Drew Doughty and defensive partner Rob Scuderi have drawn much of the responsibility to shut down Kovalchuk, but Los Angeles' entire defence has done a solid job. The Kings' penalty-killing has been impeccable throughout the post-season, and Kovalchuk is particularly frustrated to see his Devils' struggles on the power play.

"I think 5-on-5 and short-handed, we played really well, (but) the power play has got to be better," Kovalchuk said. "We've got to be simple. We tried to do too much. We try to make the pass to five guys, four guys. It's not going to happen."

Kovalchuk thinks New Jersey must raise every aspect of its game if the Devils are to keep up. He'll also need help from fellow scoreless stars Zach Parise and Travis Zajac.

Parise rejected the notion he shares a particular responsibility with Kovalchuk to shoulder the Devils' scoring load.

"We've gotten here as a committee," said Parise, who has 14 post-season points after scoring 69 in the regular season. "Hasn't been with one or two guys that have carried us through. We've done this with four lines. I think everyone feels it upon themselves. We need to be better to generate some more offence."

New Jersey has been Los Angeles' toughest opponent in the post-season so far, with superb forechecking that has prevented the Kings from playing the same smooth puck-possession game they've demonstrated for nearly two months. But with almost no goals to show for it, the Devils can't be satisfied.

The Devils' offensive frustration is a familiar feeling, and that's why they're confident they can get rid of it. Unlike the Kings, who have steamrolled every opponent so far in their 14-2 playoff run, New Jersey lost two of the first three games in both its first-round series with Florida and the Eastern Conference finals against the Rangers.

New York even shut out the Devils in the first and third games of the series, raising another round of worries about New Jersey's scoring. The Devils ricocheted back with 12 goals in the final three games to close out the series.

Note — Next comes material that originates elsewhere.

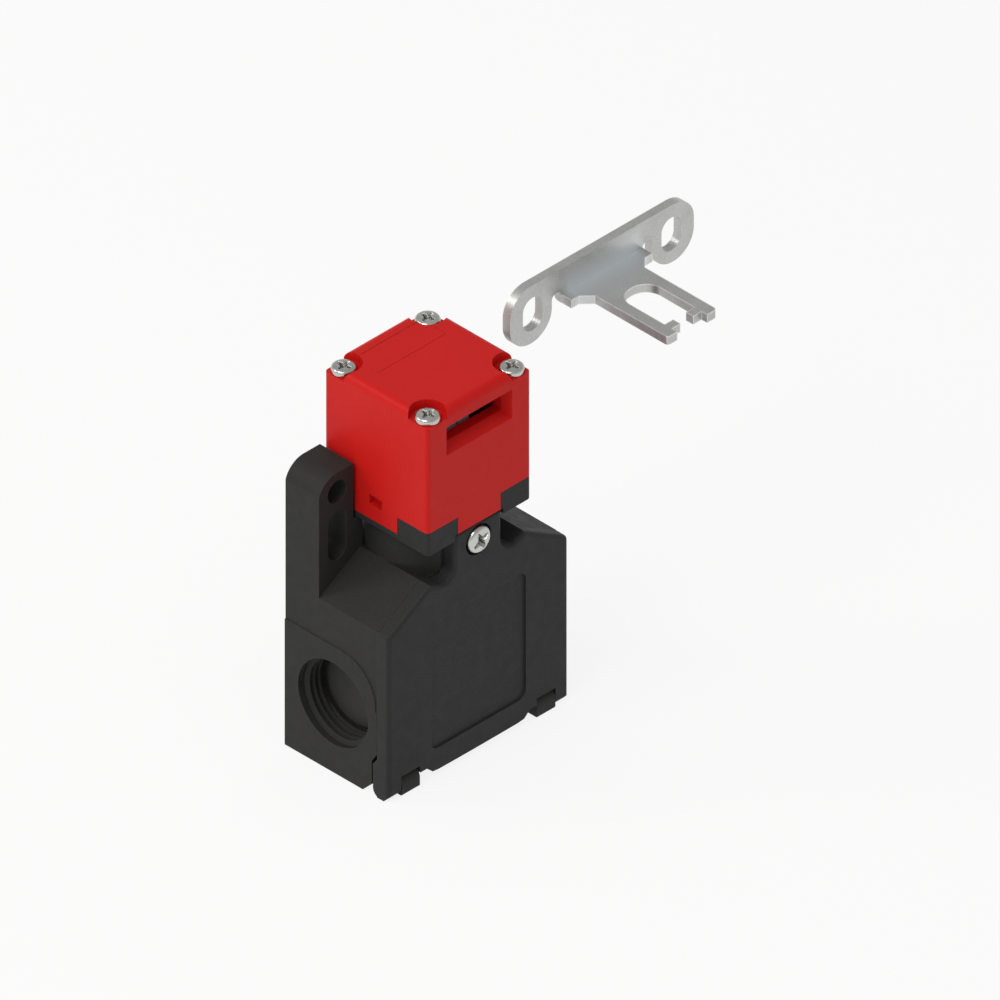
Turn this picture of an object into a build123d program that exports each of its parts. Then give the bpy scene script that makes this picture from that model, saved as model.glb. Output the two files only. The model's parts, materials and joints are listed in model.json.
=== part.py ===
"""Safety interlock switch with a separate actuator key.

Millimetres, +Z up, X along the cover, Y from the cover (front, -Y) to the mounting face (rear, +Y).
The origin is the centre of the bottom face of the housing.
"""
import os
from math import cos, radians, sin

from build123d import *

# General clearances
fit_gap = 0.1               # between pieces that are put together
seam_gap = 0.1              # between the cover and the housing
running_gap = 0.05          # round pins and shafts that turn
press_gap = 0.02            # round screws and bushes that are fast
over = 1.0                  # how far a cutter reaches past the surface it opens

# Housing: overall block, wall and shoulders
body_width = 52.0
body_depth = 30.0
saddle_height = 46.8        # low place of the top, between the shoulder and the tongue
shoulder_drop = 5.9         # from there down to where the slope meets the side
kink_rise = 1.4             # from there up to the kink at the inner end of the slope
kink_half = 13.7
saddle_half = 10.2
cavity_half = 16.8
cavity_floor = 8.0
cavity_round = 3.0
top_wall = 4.8
back_wall = 3.0
edge_round = 1.0

# Gasket between the housing and the cover
groove_outer = 2.1
groove_inner = 0.7
groove_depth = 1.1

# Cover: a hinged front plate with a screw tongue
cover_thick = 3.3
cover_low_mid = 1.0         # its lower edge is bowed
cover_low_side = 1.8
shoulder_round = 1.2
tongue_half = 6.8
tongue_rise = 10.65         # above the saddle
tongue_root_round = 3.0
label_half = 13.7
label_low = 7.0
label_margin = 8.2          # below the saddle
label_depth = 0.5
label_round = 2.0
cover_pocket_depth = 1.3
cover_pocket_gap = 0.3
cover_screw_drop = 4.2      # below the top of the tongue
cover_screw_head = 6.35
cover_screw_high = 2.3
cover_screw_shank = 3.5
counterbore = 7.3
counterbore_depth = 1.4
screw_reach = 5.0           # how far the cover screw enters the housing
screw_swing_gap = 0.45      # room that the screw needs while the cover swings
screw_tip_gap = 0.6
crown_round = 0.9           # on the heads of the screws
tip_chamfer = 0.5
cross_long = 3.4
cross_wide = 0.75
cross_depth = 1.3

# Cover hinge at the foot
hinge_height = 2.35
hinge_setback = 2.2         # behind the front of the cover
hinge_pin = 1.6
pin_inset = 0.6             # behind the side of the foot
lug_radius = 2.3
lug_inner = 17.0
lug_outer = 22.1
lug_root = 4.0
lug_corner = 0.6            # lower front corner, the rest is round about the pin
lug_top_gap = 0.35
lug_side_gap = 0.25
tab_half = 14.9             # the lower edge of the cover steps up beside the lug
tab_rise = 3.3
window_inner = 13.2
under_room = 4.6            # room behind the lower edge of the cover while it swings

# Feet of the cover, outside the lugs, and the room they swing in
foot_inner = 22.3
foot_depth = 4.5
foot_top = 9.5
foot_shoulder = 7.9
foot_sole = 2.4
foot_heel = 2.1
toe_rise = 1.6
toe_setback = 1.4
room_reach = 8.4
room_depth = 4.87
room_knee = 2.67
room_shoulder = 8.4
room_top = 10.8

# Conduit entries in both sides
conduit_bore = 20.2
conduit_depth = 7.3
conduit_height = 17.2
conduit_setback = 16.0      # behind the front of the cover
boss_top = 31.4
boss_round = 9.5
boss_front = 3.9            # behind the front of the cover
boss_relief = 0.25

# Mounting ears behind the head
ear_head_gap = 0.85         # between the ear and the head
ear_rise = 23.2             # above the saddle
ear_round = 5.5
ear_thick = 9.65
ear_hole = 5.4
ear_hole_shift = 0.4        # inward from the middle of the ear
ear_hole_drop = 4.8         # below the top of the ear
ear_slot_drop = 15.7
ear_slot_run = 6.7
ear_root = 6.0              # how deep its sketch reaches into the block
web_inner = 13.2            # web between the ear and the neck, under the flange

# Neck that carries the turning head
neck_radius = 13.6
neck_rise = 9.4             # above the saddle
neck_root = 4.0
spigot_radius = 9.0
spigot_rise = 3.2
bush_radius = 5.0
bush_drop = 1.0             # below the top of the neck
seal_high = 1.9

# Head: black flange below, red housing above
head_side = 29.9
head_setback = 14.7         # its middle, behind the front of the cover
flange_thick = 5.7
skirt_half = 6.2
skirt_lift = 1.45           # above the top of the neck
skirt_thick = 2.2
head_rise = 28.3            # from the flange to the top
crown = 2.2                 # the top stands this high above the seats of the screws
head_round = 1.9
tongue_gap = 0.2
plunger_room = 0.5
head_screw_inset = 2.85
head_screw_head = 5.4
head_screw_high = 2.1
head_screw_shank = 2.9
head_screw_end = 2.0        # above the top of the neck
small_cross_long = 2.7
small_cross_wide = 0.6
small_cross_depth = 1.1
recess_radius = 4.0
slot_mouth_half = 9.5
slot_mouth_drop = 4.1       # below the top of the head
slot_mouth_tall = 7.2
slot_half = 8.5
slot_lip_low = 1.5
slot_lip_high = 1.3
funnel_depth = 2.3
head_wall = 4.6
frame_cavity_half = 10.8
roof_gap = 0.8
plug_lip = 0.3
plug_root = 2.2
latch_setback = 14.8        # behind the front of the cover
latch_rise = 0.6            # above the flange
latch_long = 3.7
latch_tall = 2.4
latch_depth = 1.6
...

"Same thing happened in the Rangers series," Zajac said. "We just stuck with it. We believed in ourselves, found a way to get it done. Eventually that series tilted in our favour. If we can do the same thing tomorrow night, worry about tomorrow night's game, get a win tomorrow, I think that would definitely help us."

Yet the Devils are at least a bit concerned. Coach Peter DeBoer took a risk and shuffled his lines for the third period of Game 2 in an effort to generate more scoring chances, but DeBoer realizes how easily New Jersey could be in control of this series with just a couple of goals.

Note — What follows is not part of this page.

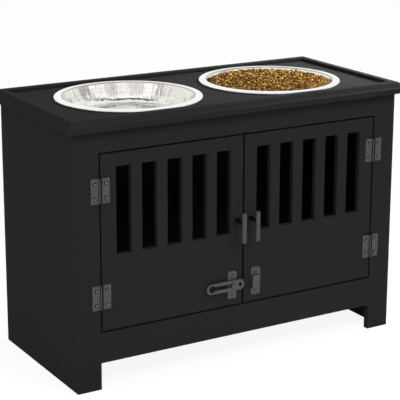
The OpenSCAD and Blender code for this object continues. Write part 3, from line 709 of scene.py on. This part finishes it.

"You have two 2-1 overtime games," DeBoer said. "Shots are relatively even. Scoring chances are relatively even through two games. I mean, we could be in a different situation. We're not. You have to give L.A. credit for finding a way to win those two games. We know we can play with them, and we feel we have another level to go to here."

Kovalchuk has been around long enough to know what he needs to do to escape a scoring slump. He had already watched tape of his first two performances against the Kings, observing moments of indecision and overthinking on the biggest stage of his career outside the Olympics.

"Yeah, (there were a) couple (of times) maybe I should have shot that I passed the puck," Kovalchuk said. "But we created some chances. We give the puck to our D, create traffic in front of them, and that's how we score goals. Sometimes we've got to be more selfish and take that shot."